▸ **What this task involves**
Will you return, word for word, only the lines from the top of the data below down to and including the one with "bar_pitch = 34.5"?

— BEGIN Data excerpt —

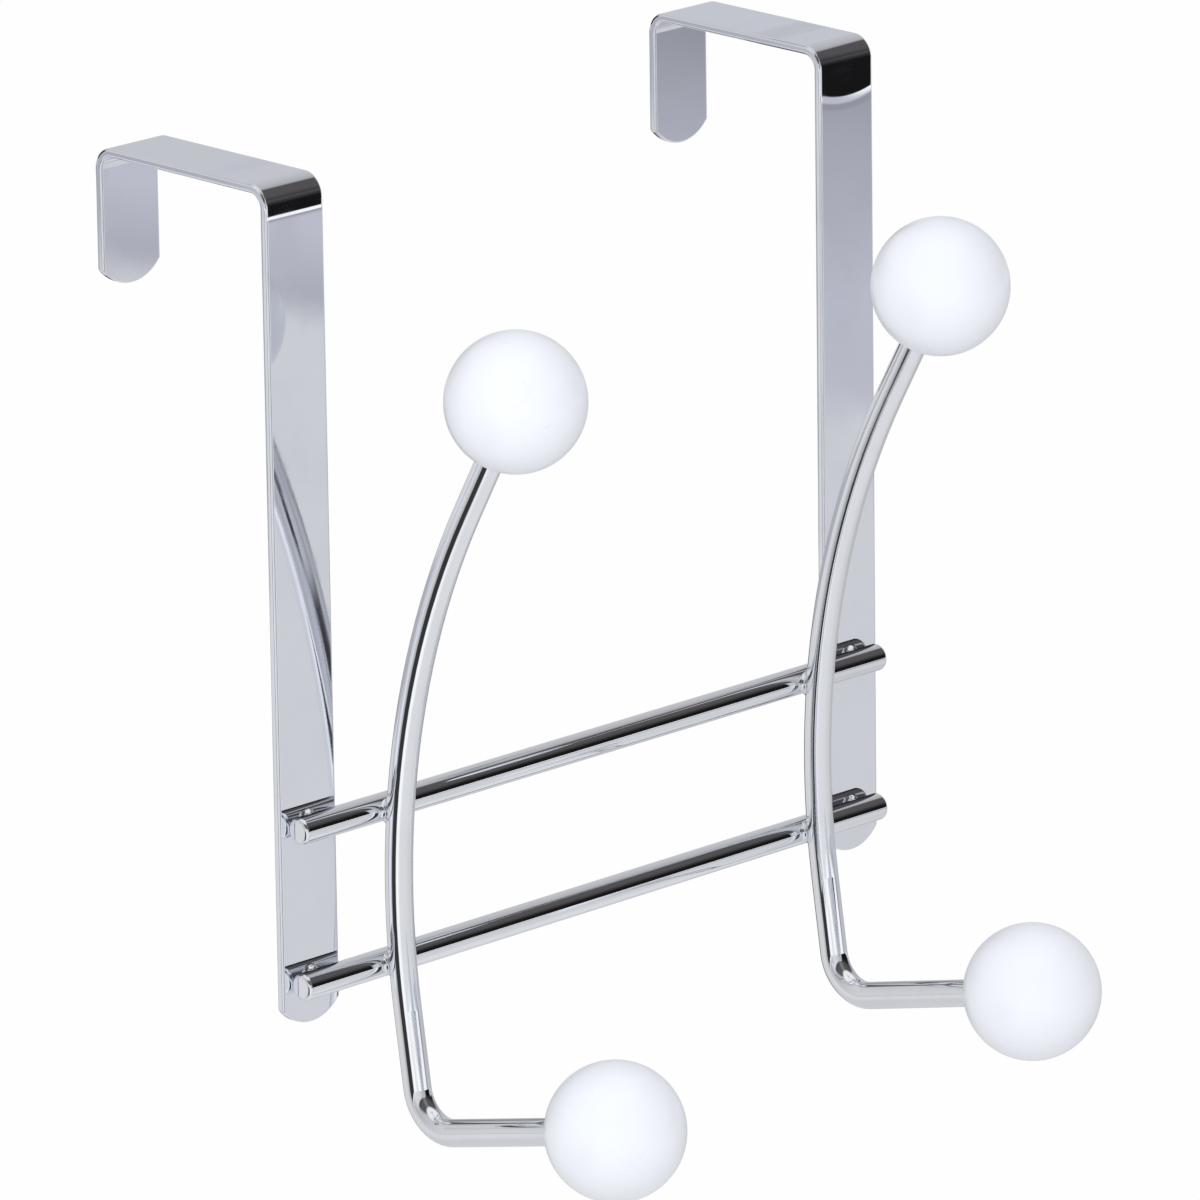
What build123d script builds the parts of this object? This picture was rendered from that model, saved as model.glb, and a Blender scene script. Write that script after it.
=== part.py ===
from build123d import *
from math import cos, radians, sin, sqrt
import os

# Coat hook rail that hangs over the top edge of a door. Two bent flat straps
# carry two crossbars, and two double hooks of round rod stand on the bars, with
# a ball on each of their four ends. Millimetres, +X along the bars, +Y into the
# door, +Z up. The origin is midway between the straps, where the front face
# of the door meets its top edge.

# Flat straps
strap_width = 16.0
strap_thickness = 2.0
strap_spacing = 163.0
door_gap = 49.0
rear_leg_length = 29.0
leg_below_bars = 9.5
bend_inner_radius = 3.0
end_crown = 4.0
end_corner_radius = 0.8
strap_edge_radius = 0.4

# Crossbars
bar_diameter = 6.0
bar_end_inset = 2.25
bar_end_radius = 0.9
upper_bar_drop = 137.5
bar_pitch = 34.5

# Hooks, each one length of rod bent in one plane
rod_diameter = 6.0
rod_end_chamfer = 0.6
hook_spacing = 126.0
hook_arc_radius = 178.0
upper_lean = 29.5
lower_lean = 8.5
upper_straight = 30.5
lower_corner_drop = 36.0
lower_bend_radius = 9.0
arm_rise = 14.0
arm_length = 60.5

# Balls, each with a blind bore for the end of its rod
ball_diameter = 30.0
rod_insertion = 12.0
bore_clearance = 0.05
bore_end_gap = 0.5
bore_mouth_chamfer = 0.3

# Welds, with how far each crossing sinks together
strap_set_down = 0.1
hook_set_down = 0.2
hook_weld_radius = 1.0
hook_weld_toe = 0.03
strap_weld_width = 4.4
strap_weld_height = 6.8

# Places that follow from the sizes above
bar_y = -(strap_thickness + bar_diameter / 2 - strap_set_down)
rod_y = bar_y - (bar_diameter + rod_diameter) / 2 + hook_set_down
upper_bar_z = -upper_bar_drop
lower_bar_z = -(upper_bar_drop + bar_pitch)
front_leg_length = leg_below_bars - lower_bar_z
bar_length = strap_spacing + strap_width - 2 * bar_end_inset
arc_z = (upper_bar_z + lower_bar_z) / 2
arc_y = rod_y - sqrt(hook_arc_radius**2 - (bar_pitch / 2) ** 2)
ball_radius = ball_diameter / 2

sides = {"left": -1, "right": 1}
levels = {"upper": upper_bar_z, "lower": lower_bar_z}


def crowned_end(leg_y, leg_length):
    """Waste below one leg, which leaves its end a shallow arc."""
    crown_radius = ((strap_width / 2) ** 2 + end_crown**2) / (2 * end_crown)
    waste = Pos(0, leg_y, -leg_length) * Box(
        strap_width, strap_thickness, end_crown, align=(Align.CENTER, Align.CENTER, Align.MIN)
    )
    crown = Rot(90, 0, 0) * Cylinder(crown_radius, strap_thickness)
    return waste - Pos(0, leg_y, crown_radius - leg_length) * crown


def bent_profile():
    """Side view of a strap: long front leg, bridge, short rear leg."""
    outer_radius = bend_inner_radius + strap_thickness
    outer = Pos(-strap_thickness, strap_thickness) * Rectangle(
        door_gap + 2 * strap_thickness, front_leg_length + strap_thickness, align=(Align.MIN, Align.MAX)
    )
    outer = fillet(outer.vertices().group_by(Axis.Y)[-1], outer_radius)
    inner = Rectangle(door_gap, front_leg_length, align=(Align.MIN, Align.MAX))
    inner = fillet(inner.vertices().group_by(Axis.Y)[-1], bend_inner_radius)
    below_rear = Pos(door_gap, -rear_leg_length) * Rectangle(
        strap_thickness, front_leg_length - rear_leg_length, align=(Align.MIN, Align.MAX)
    )
    return outer - inner - below_rear


def make_strap():
    """Flat strap about X = 0, with crowned leg ends and eased edges."""
    strap = extrude(Plane.YZ * bent_profile(), strap_width / 2, both=True)
    strap -= crowned_end(-strap_thickness / 2, front_leg_length)
    strap -= crowned_end(door_gap + strap_thickness / 2, rear_leg_length)
    below_bends = -(bend_inner_radius + strap_thickness)
    corners = [e for e in strap.edges().filter_by(Axis.Y) if e.center().Z < below_bends]
    strap = fillet(corners, end_corner_radius)
    crowns = [e for e in strap.edges().filter_by(GeomType.CIRCLE) if e.radius > strap_width / 2]
    return fillet(crowns, strap_edge_radius)


def make_crossbar():
    """Round bar about Z = 0 with rounded rims and a flat where it beds on each strap."""
    bar = Pos(0, bar_y, 0) * Rot(0, 90, 0) * Cylinder(bar_diameter / 2, bar_length)
    bar = fillet(bar.edges().filter_by(GeomType.CIRCLE), bar_end_radius)
    for side in sides.values():
        bed = Box(strap_width, strap_thickness, bar_diameter)
        bar -= Pos(side * strap_spacing / 2, -strap_thickness / 2, 0) * bed
    return bar


def on_arc(angle):
    """Point of the hook's big arc at this angle above its upright tangent."""
    turn = radians(angle)
    return Vector(arc_y + hook_arc_radius * cos(turn), arc_z + hook_arc_radius * sin(turn))


def along(lean):
    """Upward direction of rod that leans forward by this angle."""
    return Vector(-sin(radians(lean)), cos(radians(lean)))


def lower_corner():
    """Where the leaning leg below the bars and the lower arm would meet."""
    foot = on_arc(-lower_lean)
    fall = foot.Y - (lower_bar_z - lower_corner_drop)
    return foot - along(-lower_lean) * (fall / cos(radians(lower_lean)))


# Direction of the rod out of each ball, and each ball's centre, in the hook's plane
arm_direction = Vector(-cos(radians(arm_rise)), sin(radians(arm_rise)))
ball_places = {
    "upper": (on_arc(upper_lean) + along(upper_lean) * upper_straight, along(upper_lean) * -1),
    "lower": (lower_corner() + arm_direction * arm_length, arm_direction * -1),
}


def rod_end(level):
    """End of the rod inside a ball."""
    centre, outward = ball_places[level]
    return centre + outward * (ball_radius - rod_insertion)


def bend_rod(radius):
    """Round rod of a hook about X = 0: straight top, big arc, leaning leg, tight bend, arm."""
    top = Line(rod_end("upper"), on_arc(upper_lean))
    arc = CenterArc((arc_y, arc_z), hook_arc_radius, upper_lean, -(upper_lean + lower_lean))
    corners = (on_arc(-lower_lean), lower_corner(), rod_end("lower"))
    path = Plane.YZ * Curve([top, arc, FilletPolyline(*corners, radius=lower_bend_radius)])
    rod = sweep(Plane(path @ 0, z_dir=path % 0) * Circle(radius), path=path)
    tips = [rod.faces().sort_by(Axis.Z)[-1], rod.faces().filter_by(GeomType.PLANE).sort_by(Axis.Z)[0]]
    return chamfer([face.edge() for face in tips], rod_end_chamfer)


def make_ball(level):
    """Ball with a blind bore that points back along its rod."""
    centre, outward = ball_places[level]
    bore_radius = rod_diameter / 2 + bore_clearance
    bore_floor = ball_radius - rod_insertion - bore_end_gap
    mouth = sqrt(ball_radius**2 - bore_radius**2)
    bore = Cylinder(bore_radius, ball_radius, align=(Align.CENTER, Align.CENTER, Align.MIN))
    countersink = Cone(bore_radius, bore_radius + 2 * bore_mouth_chamfer, 2 * bore_mouth_chamfer)
    ball = Sphere(ball_radius) - Pos(0, 0, bore_floor) * bore - Pos(0, 0, mouth) * countersink
    return Plane((0, centre.X, centre.Y), z_dir=(0, outward.X, outward.Y)) * ball


def bar_stretch(bar_z, radius):
    """Short plain stretch of a bar, about X = 0, to strike and trim weld metal against."""
    return Pos(0, bar_y, bar_z) * Rot(0, 90, 0) * Cylinder(radius, 4 * rod_diameter)


def make_strap_weld(bar_z):
    """Beads squeezed out above and below the line where a bar beds on a strap."""
    half = EllipticalCenterArc((0, 0), strap_weld_width / 2, strap_weld_height / 2, -90, arc_size=180)
    lens = revolve(Plane.XZ * make_face(half + Line(half @ 1, half @ 0)), Axis.Z)
    in_front = split(lens, bisect_by=Plane.XZ, keep=Keep.TOP)
    return Pos(0, -strap_thickness, bar_z) * in_front - bar_stretch(bar_z, bar_diameter / 2)


def make_hook_weld(rod, slim_rod, bar_z):
    """Concave fillet around a crossing, struck just inside both surfaces for a clean toe."""
    joined = slim_rod + bar_stretch(bar_z, bar_diameter / 2 - hook_weld_toe)
    crossing = Vector(0, (bar_y + rod_y) / 2, bar_z)
    seam = [e for e in joined.edges() if (e.center() - crossing).length < rod_diameter / 4]
    return fillet(seam, hook_weld_radius) - rod - bar_stretch(bar_z, bar_diameter / 2)


def main():
    os.makedirs("parts", exist_ok=True)
    pieces = {}
    strap = make_strap()
    bar = make_crossbar()
    rod = bend_rod(rod_diameter / 2)
    slim_rod = bend_rod(rod_diameter / 2 - hook_weld_toe)
    hook = rod
    for z in levels.values():
        # Shallow saddle where the rod sits on the bar
        hook -= bar_stretch(z, bar_diameter / 2)
    for level, z in levels.items():
        pieces[f"crossbar_{level}"] = Pos(0, 0, z) * bar
    for side, sign in sides.items():
        strap_place = Pos(sign * strap_spacing / 2, 0, 0)
        hook_place = Pos(sign * hook_spacing / 2, 0, 0)
        pieces[f"strap_{side}"] = strap_place * strap
        pieces[f"hook_{side}"] = hook_place * hook
        for level, z in levels.items():
            pieces[f"ball_{level}_{side}"] = hook_place * make_ball(level)
            pieces[f"strap_weld_{level}_{side}"] = strap_place * make_strap_weld(z)
            pieces[f"hook_weld_{level}_{side}"] = hook_place * make_hook_weld(rod, slim_rod, z)
    for name, piece in pieces.items():
        piece.label = name
        export_step(piece, f"parts/{name}.step")
        print(name, round(piece.volume, 1))


main()
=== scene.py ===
# %% [markdown]
# Over-door coat hook rail
#
# Two flat straps hang over the top edge of a door. They carry two round crossbars, and two double hooks
# of round rod stand on the bars, each tipped with two white balls. Everything but the balls is chrome
# plated, so most of this lesson is about what polished metal shows: the room around it.

# %% Load the fixed frame
from math import cos, pi, radians, sin

import bpy
from mathutils import Matrix, Vector

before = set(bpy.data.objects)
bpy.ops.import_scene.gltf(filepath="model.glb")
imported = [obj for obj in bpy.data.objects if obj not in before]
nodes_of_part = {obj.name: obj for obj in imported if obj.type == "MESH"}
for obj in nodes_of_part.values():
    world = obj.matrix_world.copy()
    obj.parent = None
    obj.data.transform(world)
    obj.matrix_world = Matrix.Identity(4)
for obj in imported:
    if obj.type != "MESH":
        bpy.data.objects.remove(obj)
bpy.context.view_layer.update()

scene = bpy.context.scene


# %% [markdown]
# The camera
#
# A product like this is photographed from a few metres away through a long lens, which keeps its upright
# lines upright. A camera can be aimed by hand until the picture looks right, or worked out from measured
# points. Here the angles, the place and the lens come from such a measurement. The camera's matrix is
# built from its own three directions: right, up and back.

# %% Place the camera
view_azimuth = radians(-44.098)
view_elevation = radians(16.556)
view_roll = radians(-0.794)
camera_place = Vector((-1.61107, -1.66970, 0.58306))
sensor_width = 36.0
focal_in_frame_widths = 9.39935
far_clip = 50.0

camera_data = bpy.data.cameras.new("product_camera")
camera_data.sensor_width = sensor_width
camera_data.lens = sensor_width * focal_in_frame_widths
camera_data.clip_end = far_clip
camera = bpy.data.objects.new("product_camera", camera_data)
scene.collection.objects.link(camera)

back = Vector((sin(view_azimuth) * cos(view_elevation), -cos(view_azimuth) * cos(view_elevation),
               sin(view_elevation)))
level_right = Vector((0, 0, 1)).cross(back).normalized()
level_up = back.cross(level_right)
right = cos(view_roll) * level_right + sin(view_roll) * level_up
up = cos(view_roll) * level_up - sin(view_roll) * level_right
turn = Matrix((right, up, back)).transposed().to_4x4()
camera.matrix_world = Matrix.Translation(camera_place) @ turn
scene.camera = camera
print("lens:", round(camera_data.lens, 1), "mm, distance:", round(camera_place.length, 3), "m")

# %% [markdown]
# Colour handling
#
# Blender can bend colours to look like film. A product picture on white wants them as they are written,
# so the view transform is Standard.

# %% Set the view transform
scene.view_settings.view_transform = "Standard"
print("view transform:", scene.view_settings.view_transform)

# %% [markdown]
# Helpers for node trees
#
# Materials, the world and the shared effects are all trees of nodes. Each node could be made, set and
# linked line by line. A few small helpers keep the cells short instead: they add a node, give each of its
# inputs a constant or another node's output, and hand back the result for the next node.

# %% Node helpers
def feed(tree, value, socket):
    """Gives an input socket a constant, or links another node's output to it."""
    if isinstance(value, bpy.types.NodeSocket):
        tree.links.new(value, socket)
    else:
        socket.default_value = value


def add_node(tree, kind, label, settings=None, **inputs):
    """Adds one node. Inputs go by name, with _ for a space, or by place, as _0, _1 and so on."""
    node = tree.nodes.new(kind)
    node.name = node.label = label
    for key, value in (settings or {}).items():
        setattr(node, key, value)
    for key, value in inputs.items():
        feed(tree, value, node.inputs[int(key[1:]) if key[1:].isdigit() else key.replace("_", " ")])
    return node


def calculate(tree, label, operation, *values):
    """Result of a Math node. Each value is a number or a socket."""
    node = add_node(tree, "ShaderNodeMath", label, {"operation": operation})
    for value, socket in zip(values, node.inputs):
        feed(tree, value, socket)
    return node.outputs["Value"]


print("node helpers ready")

# %% [markdown]
# Groups, and compass bearings
#
# An effect that is used in several places could be copied into each of them. A node group is tidier: a
# small tree of its own, with named inputs and outputs. The first one serves the room and the floor, which
# both change as one turns round the part. It turns a direction or a place into a bearing, from 0 to 1 for
# a whole turn, which a colour ramp can read. Its middle is the front.

# %% Group and ramp helpers
def new_group(name, inputs, outputs):
    """Node group with sockets of given names and kinds. Returns it, and the sockets' ends inside it."""
    group = bpy.data.node_groups.new(name, "ShaderNodeTree")
    for in_out, sockets in (("INPUT", inputs), ("OUTPUT", outputs)):
        for socket_name, kind in sockets.items():
            group.interface.new_socket(socket_name, in_out=in_out, socket_type="NodeSocket" + kind)
    entry = add_node(group, "NodeGroupInput", "entry")
    leave = add_node(group, "NodeGroupOutput", "leave")
    return group, entry.outputs, leave.inputs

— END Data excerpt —

▸ **Result**
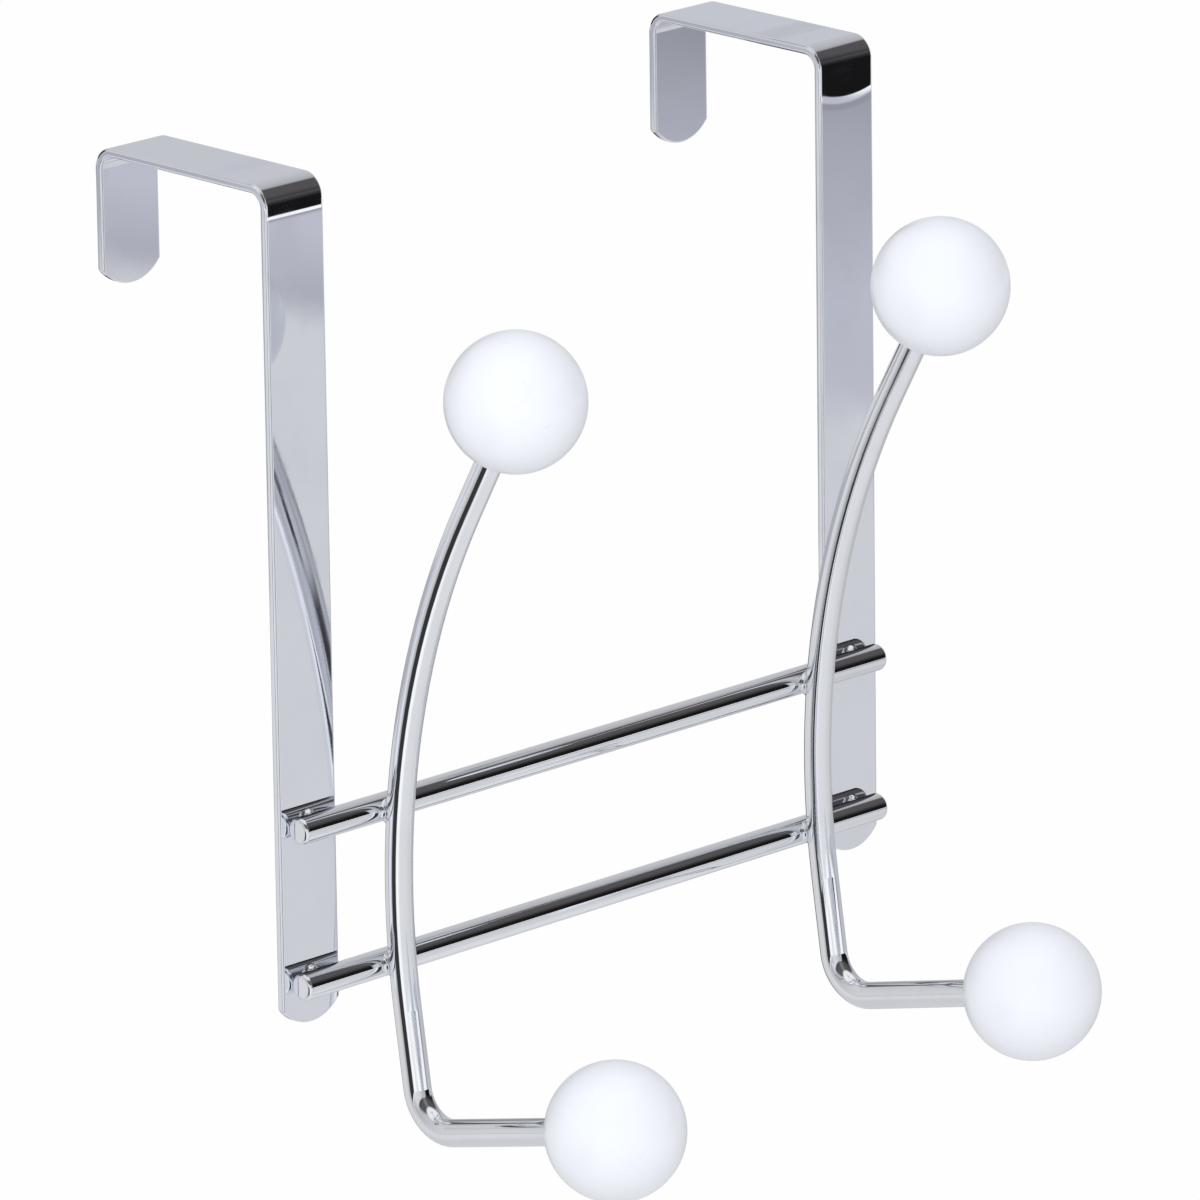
What build123d script builds the parts of this object? This picture was rendered from that model, saved as model.glb, and a Blender scene script. Write that script after it.
=== part.py ===
from build123d import *
from math import cos, radians, sin, sqrt
import os

# Coat hook rail that hangs over the top edge of a door. Two bent flat straps
# carry two crossbars, and two double hooks of round rod stand on the bars, with
# a ball on each of their four ends. Millimetres, +X along the bars, +Y into the
# door, +Z up. The origin is midway between the straps, where the front face
# of the door meets its top edge.

# Flat straps
strap_width = 16.0
strap_thickness = 2.0
strap_spacing = 163.0
door_gap = 49.0
rear_leg_length = 29.0
leg_below_bars = 9.5
bend_inner_radius = 3.0
end_crown = 4.0
end_corner_radius = 0.8
strap_edge_radius = 0.4

# Crossbars
bar_diameter = 6.0
bar_end_inset = 2.25
bar_end_radius = 0.9
upper_bar_drop = 137.5
bar_pitch = 34.5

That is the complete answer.